Traditional Political Culture
        
In the late twentieth century, there were as many traditional
        political cultures in Indonesia as there were ethnic groups.
        Nevertheless, the similarity to the Javanese kingship model of Suharto's
        increasingly paternalistic rule reflects the Javanese cultural
        underpinnings of the New Order. Although Indonesia was a cultural
        mosaic, the Javanese, with more than 45 percent of the total population
        in the 1990s, were by far the largest single ethnic group. Moreover,
        they filled--to a degree beyond their population ratio--the most
        important roles in government and ABRI. The officer corps in particular
        was Javanized, partly as a result of Java's central role in the
        development of modern Indonesia (Indonesia's five leading institutions
        of higher education were located on Java, for example), but also because
        ABRI seemed to regard the great predominance of Javanese in the officer
        ranks as a matter of policy. The Javanese cultural predispositions
        influenced, therefore, the way the government appealed to the population
        and interactions within the New Order elite.
        
On Java power historically has been deployed through a patrimonial
        bureaucratic state in which proximity to the ruler was the key to
        command and rewards. This power can be described in terms of a
        patron-client relation in which the patron is the bapak (father
        or elder). The terms of deference and obedience to the ruler are
        conceived in the Javanese gustikawula (lord-subject)
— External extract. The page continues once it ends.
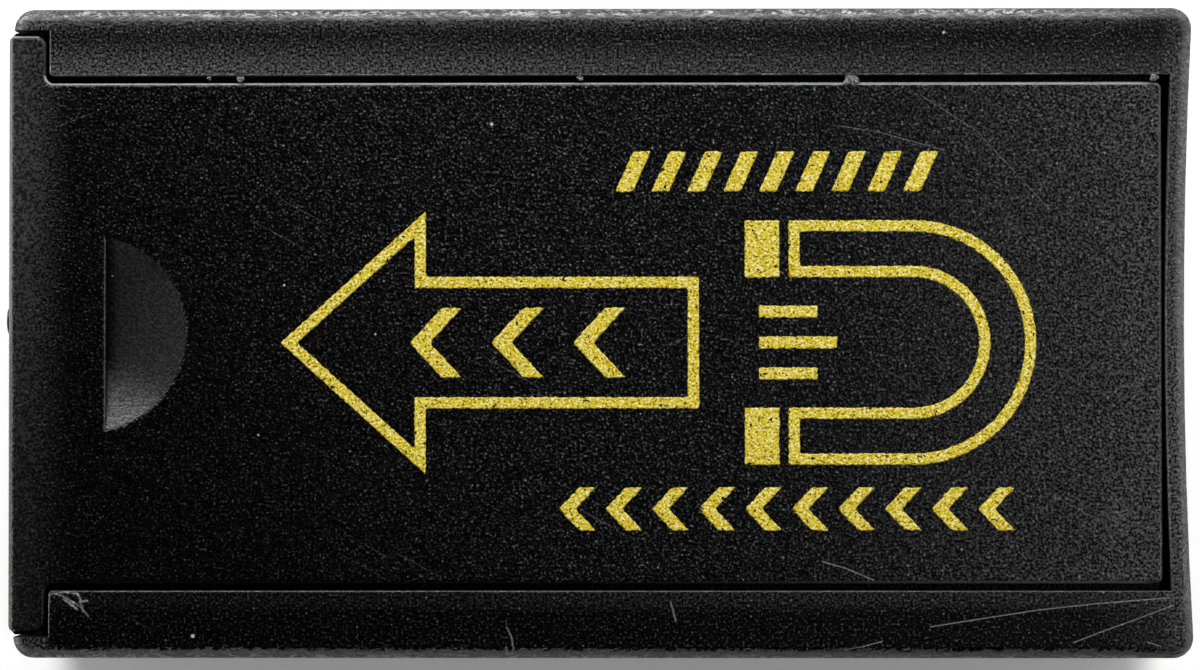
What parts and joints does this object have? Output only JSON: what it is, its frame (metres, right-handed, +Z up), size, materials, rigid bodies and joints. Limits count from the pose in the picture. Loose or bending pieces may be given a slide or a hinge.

        formulation, which describes man's relationship to God as well as the
        subject's relationship to his ruler. The reciprocal trait for obedience
        is benevolence. In other words, benefits flow from the center to the
        obedient. By extension government's developmental activities are a boon
        to the faithful. Bureaucratically Javanese culture is suffused with an
        attitude of obedience--respect for seniors, conformity to hierarchical
        authority, and avoidance of confrontation-- characteristics of the
        preindependence priyayi class whose roots go back to the
        traditional Javanese courts.
        
Javanism also has a mystical, magical dimension in its religiously
        syncretic belief system, which integrated pre-Indian, Indian, and
        Islamic beliefs. Its practices include animistic survivals, which invest
        sacred heirlooms (pusaka) with animating spirits, and rites of
        passage whose antecedents are pre-Islamic. Javanism also encompasses the
        introspective ascetic practices of kebatinan (mysticism as
        related to one's inner self), which seek to connect the microcosms of
        the self to the macrocosms of the universe. This adaptive belief system
        defines Suharto's underlying spiritual orientation. Furthermore, the
        politics of Javanism have been defensive, seeking to preserve its
        particular heterogenous practices from demands for Islamic orthodoxy.
        Rather than Islamic political parties, the Javanese have often turned to
        more secular parties: Sukarno's Indonesian Nationalist Party (PNI), the
        PKI, and Golkar.
        
Islamic Political Culture
        
Of Indonesia's population, 87.1 percent identified themselves as
        Muslim in 1980. This number was down from 95 percent in 1955. The
        figures for 1985 and 1990 were not released by the government's Central
        Bureau of Statistics (BPS), suggesting a further decline that would fuel
        the fires of Muslim indignation over Christianization and secularization
        under the New Order. Nevertheless, Indonesia was still the largest
        Muslim nation in the world in the early 1990s, united with the universal
        Islamic community (ummah) not only in the profession of faith
        but also in adherence to Islamic law. The appeal of Islam was not weakened when it
        was supplanted by modern secular nationalism as the basis for the
        independent Indonesian state. In fact, given the prominence of Islamic
        proselytization and reinvigoration, the people's desire to maintain
        Islamic institutions and moral values arguably was at an all-time high
        in Indonesia. There was, however, a separation between Islam as a
        cultural value system and Islam as a political movement.
        
Islam in Indonesia is not monolithic. The majority of Indonesia's
        nominal or statistical Muslims, abangan, are, to varying degrees of self-awareness, believers in kebatinan. Orthodox Islam is, in fact, a minority religion, and the term
        often used to describe the orthodox believer is santri. A rough measurement of the appeal of orthodox Islam is
        the size of the electorate supporting explicitly Muslim political
        parties, which in the general elections of 1977 and 1982 approached 30
        percent. In a pluralistic setting, such numbers might be expected to
        represent political strength. This correlation would exist in Indonesia
        if Indonesian Islam spoke with a single, unified voice. In the early
        1990s it did not. The santri consisted of both traditionalists
        and modernists, traditionalists seeking to defend a conservatively
        devout way of life, protecting orthodoxy as much as possible from the
        demands of the modern state, and modernists striving to adapt Indonesian
        Islam to the requirements of the modern world.
        
The principal organization reflecting the traditionalist outlook was
        Nahdatul Ulama (literally, "revival of the religious
        teachers," but commonly referred to as the Muslim Scholars' League)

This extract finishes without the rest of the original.